At Saturday, May 28, 2005 11:44:00 PM, Blogger Truman said...

You took the "customer is the king" thing seriously? This is India! Excellent service is a myth here and it only exists in Philip Kotler kind books. I can give you numerous examples. Take ANY mobile phone service provider. Really, ANYONE. The customer "care" is everything but care. For example, I got a "Welcome" call from Airtel after 2 weeks of using my post paid connection. No wonder, in later days it turned out to be a post-pain connection and that was it. Btw, I updated my blog. :)

 
At Monday, May 30, 2005 10:18:00 AM, Blogger Govar said...

@Wimpy: True that not everyone can be treated alike, but he couldn't've decided that so fast. For one thing, we are NEVER going to go backc there again, and I guess serving a cup of water is easier than missing some customers for a lifetime.

 
At Monday, May 30, 2005 1:58:00 PM, Blogger Lumbergh-in-training said...
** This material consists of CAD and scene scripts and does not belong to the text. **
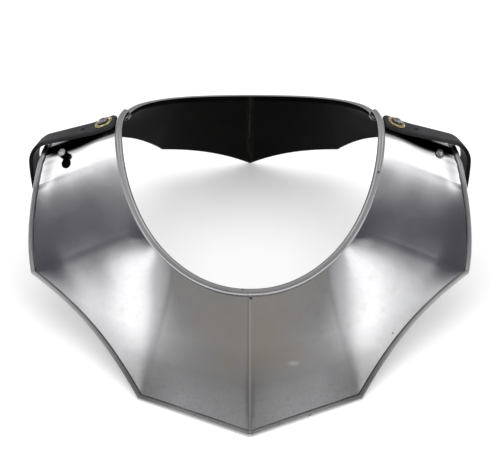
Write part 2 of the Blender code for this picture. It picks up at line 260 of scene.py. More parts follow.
def rounded_off(angle):
    """How far the rounded sheet lies off the straight creases, at the neck and at the outline."""
    spread = rounding_at(angle)
    if spread <= 0:
        return Vector(), Vector()
    here = length_at(angle)
    blurred, turn, total = Vector(), 0.0, 0.0
    for step in range(-BLUR_STEPS, BLUR_STEPS + 1):
        away = step / STEPS_IN_SPREAD
        weight = math.exp(-(away**2) / 2)
        there = angle_at(here + away * spread)
        blurred += weight * outline_point(there)
        turn += weight * there
        total += weight
    return neck_point(turn / total) - neck_point(angle), blurred / total - outline_point(angle)


def eased_share(share):
    return share * share * (3 - 2 * share)


def off_creases(neck_off, edge_off, share):
    """How far the sheet lies off the creases at this share of its width, with none at its edges."""
    leaving = eased_share(min(1.0, share / ROUNDING_STARTS))
    ending = 1 - eased_share(max(0.0, (share - ROUNDING_ENDS) / (1 - ROUNDING_ENDS)))
    return neck_off * (1 - share) * leaving + edge_off * share * ending


def roll(edge, across, normal, radius, facing, steps):
    """A rolled edge's section, from where it leaves the sheet to three quarters of a turn."""
    centre = edge + facing * across * radius + normal * (radius - SHEET / 2)
    leave = math.asin((SHEET - radius) / radius)
    points = []
    for step in range(steps + 1):
        turn = leave + (1.5 * math.pi - leave) * step / steps
        points.append(centre + radius * (facing * math.cos(turn) * across + math.sin(turn) * normal))
    return points


Station = namedtuple("Station", "angle from_neck neck_roll edge_roll")


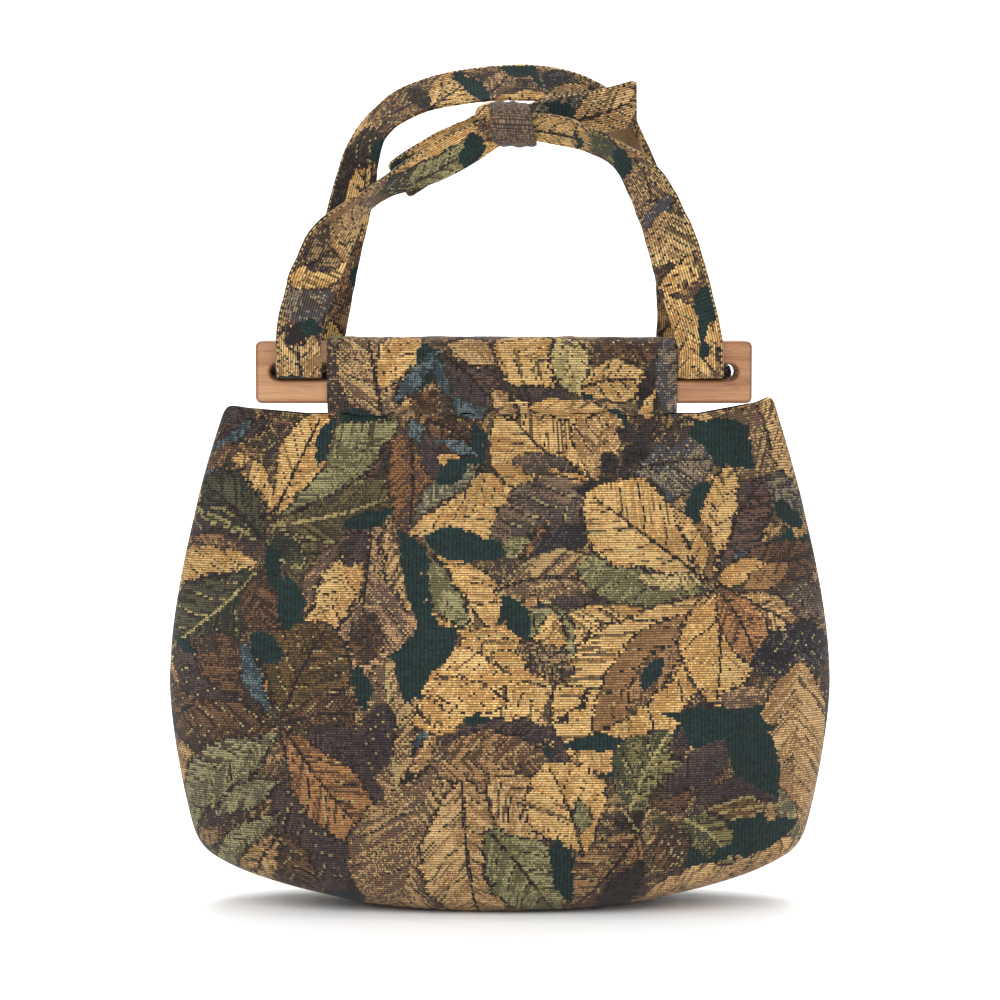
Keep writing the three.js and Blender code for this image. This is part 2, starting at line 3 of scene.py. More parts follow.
import bpy
import numpy as np
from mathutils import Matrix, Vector


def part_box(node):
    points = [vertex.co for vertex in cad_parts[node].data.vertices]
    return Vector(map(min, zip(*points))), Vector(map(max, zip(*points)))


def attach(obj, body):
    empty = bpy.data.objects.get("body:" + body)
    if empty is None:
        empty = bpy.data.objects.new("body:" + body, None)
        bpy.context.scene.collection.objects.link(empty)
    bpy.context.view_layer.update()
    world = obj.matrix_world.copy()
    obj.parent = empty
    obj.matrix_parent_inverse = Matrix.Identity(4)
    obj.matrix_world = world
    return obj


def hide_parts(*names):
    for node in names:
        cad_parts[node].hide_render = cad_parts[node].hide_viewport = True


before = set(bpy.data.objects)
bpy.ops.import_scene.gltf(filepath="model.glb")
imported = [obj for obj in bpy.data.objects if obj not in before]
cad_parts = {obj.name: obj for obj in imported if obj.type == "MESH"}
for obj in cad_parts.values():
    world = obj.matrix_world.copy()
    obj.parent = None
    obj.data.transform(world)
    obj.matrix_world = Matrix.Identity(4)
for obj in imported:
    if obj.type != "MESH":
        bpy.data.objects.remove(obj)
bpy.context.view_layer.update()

# Sizes are in millimetres, as the cloth and wood were measured, and MM turns them into metres.
MM = 0.001
SMALL_SPAN = 0.0001


def node_size(name):
    low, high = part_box(name)
    return [(high[k] - low[k]) / MM for k in range(3)]


def node_middle(name):
    low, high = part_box(name)
    return [(high[k] + low[k]) / 2 / MM for k in range(3)]


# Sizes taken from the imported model
CASING_WIDTH = node_size("front_casing")[0]
CASING_THICKNESS = node_size("front_casing")[1]
CASING_X = node_middle("front_casing")[0]
CASING_Y = abs(node_middle("front_casing")[1])
CASING_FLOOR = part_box("front_casing")[0][2] / MM
CASING_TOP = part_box("front_casing")[1][2] / MM
BAR_LENGTH, BAR_THICKNESS, BAR_HEIGHT = node_size("front_bar")
BAR_X, _, BAR_Z = node_middle("front_bar")
BODY_WIDTH = 333.0
BODY_DEPTH = 100.0
BODY_HEIGHT = CASING_FLOOR - 0.3
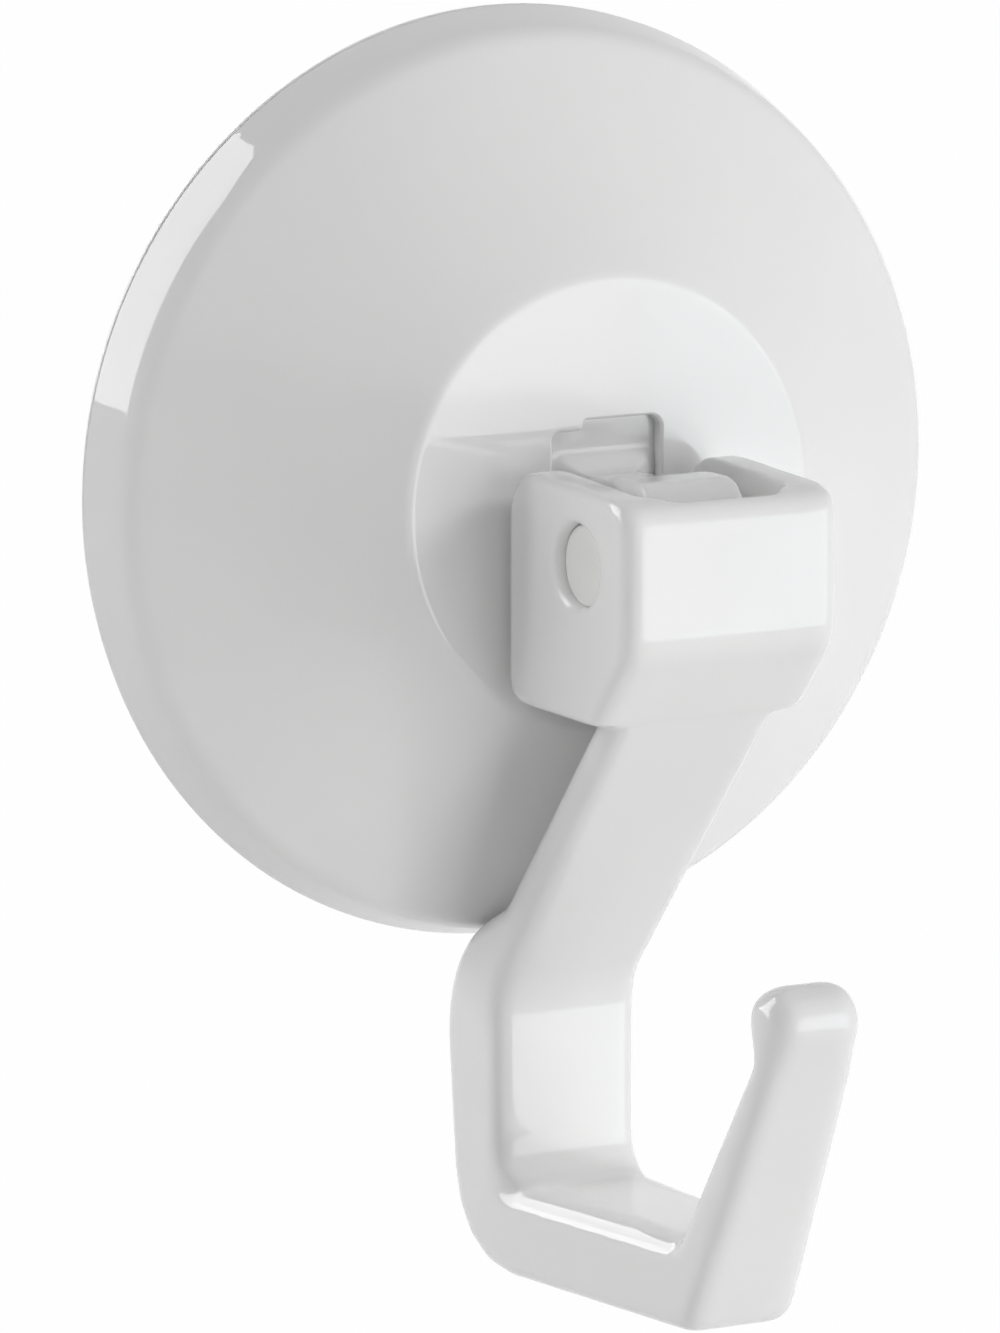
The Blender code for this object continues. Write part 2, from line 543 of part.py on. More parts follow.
def lever_arm():
    """Arm, shank, bar, tip and bead, as sections that follow the hook from the head to its end."""
    front, outside, bead_centre, tip_along, tip_in = shank_and_tip_outlines()
    middles = [(a + b) / 2 for a, b in zip(front, outside)]
    lengths = [0.0]
    for before, after in zip(middles, middles[1:]):
        lengths.append(lengths[-1] + (after - before).length)
    shank_index = 1 + (CORNER_STEPS + 1) + FINE_STEPS
    heel_index = shank_index + 1 + CORNER_STEPS // 2
    toe_index = heel_index + CORNER_STEPS + 1
    keys = [(0.0, ARM_WIDTH), (lengths[shank_index], SHANK_WIDTH), (lengths[heel_index], SHANK_WIDTH),
            (lengths[toe_index], TIP_FOOT_WIDTH), (lengths[-1], TIP_NECK_WIDTH)]

    def width_at(length):
        for (start, start_width), (end, end_width) in zip(keys, keys[1:]):
            if length <= end:
                return start_width + (end_width - start_width) * (length - start) / (end - start)
        return TIP_NECK_WIDTH

    sections = [rounded_section(a, b, width_at(length) / 2, INNER_EDGE, OUTER_EDGE)
                for a, b, length in zip(front, outside, lengths)]

    for index in range(1, CORNER_STEPS + 1):
        share = index / CORNER_STEPS
        swell = share * share * (3 - 2 * share)
        thickness = TIP_NECK_THICKNESS + (2 * BEAD_RADIUS - TIP_NECK_THICKNESS) * swell
        foot = bead_centre - tip_in * BEAD_RADIUS - tip_along * BEAD_BLEND * (1 - share)
        sections.append(rounded_section(foot + tip_in * thickness, foot, TIP_NECK_WIDTH / 2,
                                        INNER_EDGE + (BEAD_SIDE_ROUND - INNER_EDGE) * share,
                                        OUTER_EDGE + (BEAD_SIDE_ROUND - OUTER_EDGE) * share))
    for index in range(1, FINE_STEPS):
        angle = math.pi / 2 * index / FINE_STEPS
        half_thickness = BEAD_RADIUS * math.cos(angle)
        half_width = TIP_NECK_WIDTH / 2 - BEAD_SIDE_ROUND * (1 - math.cos(angle))
        centre = bead_centre + tip_along * BEAD_RADIUS * math.sin(angle)
        sections.append(rounded_section(centre + tip_in * half_thickness, centre - tip_in * half_thickness,
                                        half_width, BEAD_SIDE_ROUND, BEAD_SIDE_ROUND))
    return skin_rings(sections)


def make_hook_lever(material):
    """Lever in one moulding: head with two cheeks, sloping arm, shank, bar and beaded tip."""
    lever = finish_object("hook_lever", lever_head(), material)
    guides = [apply_boolean(lever, stem_slot(), 'DIFFERENCE', "lever_slot_guide"),
              apply_boolean(lever, lever_arm(), 'UNION', "lever_arm_guide"),
              apply_boolean(lever, pivot_cylinder(PIN_RADIUS + PIN_GAP, HEAD_WIDTH / 2 + PASS_OVER),
                            'DIFFERENCE', "lever_bore_guide")]
    pivot = place(0, PIVOT_REACH, PIVOT_Z)
    put_origin(lever, pivot)
    for guide in guides:
        put_origin(guide, pivot)
    return lever


white_plastic = make_material("white_gloss_plastic", (0.83, 0.83, 0.82), 0.22)
pin_plastic = make_material("white_pin_plastic", (0.80, 0.80, 0.79), 0.3)
cup_rubber = make_material("clear_white_rubber", (0.76, 0.77, 0.76), 0.35)

make_suction_cup(cup_rubber)
make_bell_housing(white_plastic)
make_pull_stem(white_plastic)
make_pivot_pin(pin_plastic)
make_hook_lever(white_plastic)
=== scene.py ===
"""White suction cup hook: finished pieces, finishes, a pale stage and soft studio light.

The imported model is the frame. The wall is the plane Y = 0, the hook stands out along -Y and
+Z is up. Profiles of turned pieces are (radius, reach), with the reach out from the wall.
"""
import json
import math

import bmesh
import bpy
import numpy as np
from mathutils import Matrix, Vector


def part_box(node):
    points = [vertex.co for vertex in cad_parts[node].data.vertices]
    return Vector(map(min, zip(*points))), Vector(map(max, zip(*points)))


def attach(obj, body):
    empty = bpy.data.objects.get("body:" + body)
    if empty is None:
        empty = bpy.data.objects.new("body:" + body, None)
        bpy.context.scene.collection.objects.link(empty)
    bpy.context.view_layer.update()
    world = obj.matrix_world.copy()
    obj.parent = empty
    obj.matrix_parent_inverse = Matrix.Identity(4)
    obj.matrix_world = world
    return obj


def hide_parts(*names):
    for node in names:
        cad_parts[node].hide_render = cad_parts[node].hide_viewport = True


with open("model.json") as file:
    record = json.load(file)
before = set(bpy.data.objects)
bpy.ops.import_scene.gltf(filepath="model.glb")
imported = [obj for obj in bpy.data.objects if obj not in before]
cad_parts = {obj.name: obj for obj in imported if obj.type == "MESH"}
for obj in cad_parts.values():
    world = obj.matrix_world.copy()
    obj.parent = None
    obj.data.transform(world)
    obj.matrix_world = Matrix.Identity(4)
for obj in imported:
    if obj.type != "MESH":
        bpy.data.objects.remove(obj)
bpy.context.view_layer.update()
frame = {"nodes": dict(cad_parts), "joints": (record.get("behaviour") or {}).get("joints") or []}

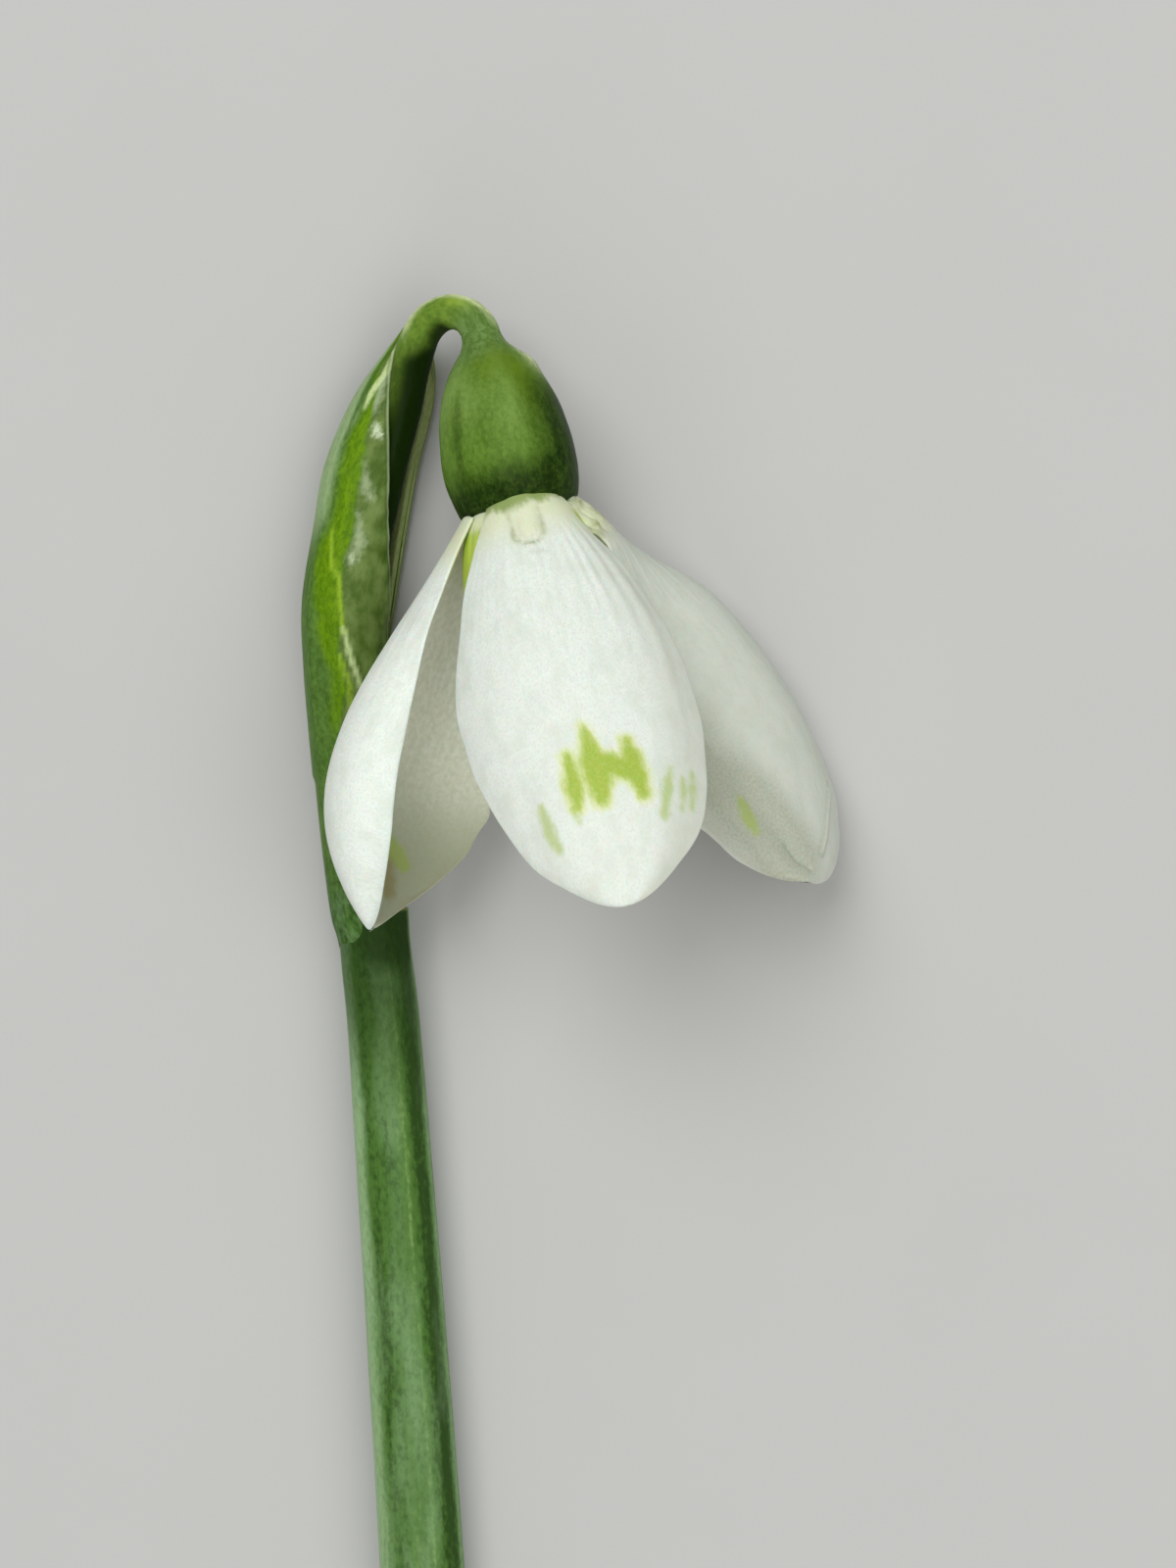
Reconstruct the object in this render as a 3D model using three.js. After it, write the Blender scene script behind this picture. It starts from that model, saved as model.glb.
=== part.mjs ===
// A cut snowdrop lying on a flat surface: stem, spathe, hooked flower stalk and one open flower.
// Millimetres. +Z is up, the surface is Z = 0, and +Y runs from the cut end of the stem to the flower.
import * as THREE from 'three';

// ---- Driving dimensions ---------------------------------------------------------------------------
// The plant is drawn in its own frame: the origin is the top of the stem, +Y runs up the stem,
// +X is the side that the flower hangs on, and +Z is the side that faces up when it lies down.

// How the drawn plant is turned and lifted so that it lies on the surface.
const LAY = { pitch: -0.18, roll: 4.03, shift: [-11.78, 14.29, 2.65] };

// Stem: centre line from the cut end to the top, with its radius at each point.
const SCAPE = {
  line: [[4.6, -64.8, 0], [3.1, -38.8, 0], [1.1, -10.3, 0], [0.35, -2.9, 0], [0.2, -1.7, 0], [0, 0, 0]],
  radii: [2.55, 2.5, 2.2, 2.12, 1.7, 1.65],
  sides: 16,
  steps: 24,
};

// Spathe: a folded leaf-like sheath. Each station has its height, the place of the keel,
// how deep the near and the far half reach from the keel, and the half breadth. wrap: reach of a
// margin, as a multiple of the depth of the oval that a section is cut from.
const SPATHE = {
  thickness: 0.4,
  wrap: 1.95,
  stations: [
    { y: -1.5, keel: -2.05, near: 4.35, far: 4.35, breadth: 2.2 },
    { y: 4.5, keel: -2.95, near: 4.8, far: 4.8, breadth: 2.6 },
    { y: 9.7, keel: -3.7, near: 4.75, far: 4.75, breadth: 2.7 },
    { y: 14.8, keel: -4.1, near: 5.1, far: 5.1, breadth: 2.7 },
    { y: 18.6, keel: -4.2, near: 5.35, far: 5.6, breadth: 2.65 },
    { y: 23.0, keel: -3.5, near: 4.6, far: 5.5, breadth: 2.45 },
    { y: 26.6, keel: -2.7, near: 3.8, far: 5.5, breadth: 2.15 },
    { y: 30.4, keel: -1.05, near: 2.15, far: 4.6, breadth: 1.6 },
    { y: 33.1, keel: 0.9, near: 0.6, far: 2.7, breadth: 1.0 },
    { y: 34.7, keel: 2.0, near: 0.5, far: 0.6, breadth: 0.5 },
  ],
  sides: 14,
  steps: 24,
};

// Flower stalk: from the top of the stem, inside the spathe, over the hook to the ovary.
const PEDICEL = {
  line: [
    [0.05, 0.4, 0], [-0.6, 7.7, 0], [-0.5, 16.4, 0], [1.0, 23.9, 0.3], [2.45, 29.6, 0.9],
    [2.85, 32.8, 1.7], [3.65, 34.6, 2.7], [4.85, 35.3, 3.8], [6.0, 34.95, 4.7], [6.57, 34.14, 5.08],
    [6.75, 33.34, 5.23],
  ],
  radii: [0.95, 0.95, 1.0, 1.1, 1.15, 1.15, 1.08, 1.05, 1.08, 1.15, 1.28],
  sides: 12,
  steps: 36,
};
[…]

sorry dude, couldn't visit any of my favourite blogs nowadays...
simply tracking it through bloglines.

Actually, visiting blogs is prohibited in our company, that's why reading through bloglines - simply a walk-around.

Anyway, post your photos man, that's what excites me ;)

 
At Monday, May 30, 2005 4:13:00 PM, Blogger Govar said...

@Manoj: U mean visiting websites and checking mails aree ok, but visiting blogs ain't? Sounds a bit crooked. Why wold companies do that?

 
At Monday, May 30, 2005 6:28:00 PM, Blogger Lumbergh-in-training said...

that's because visiting websites 'pertaining to business needs' is ok, but visiting personal websites isn't. blogs fall under that category, unless it is some analyst's technical blog.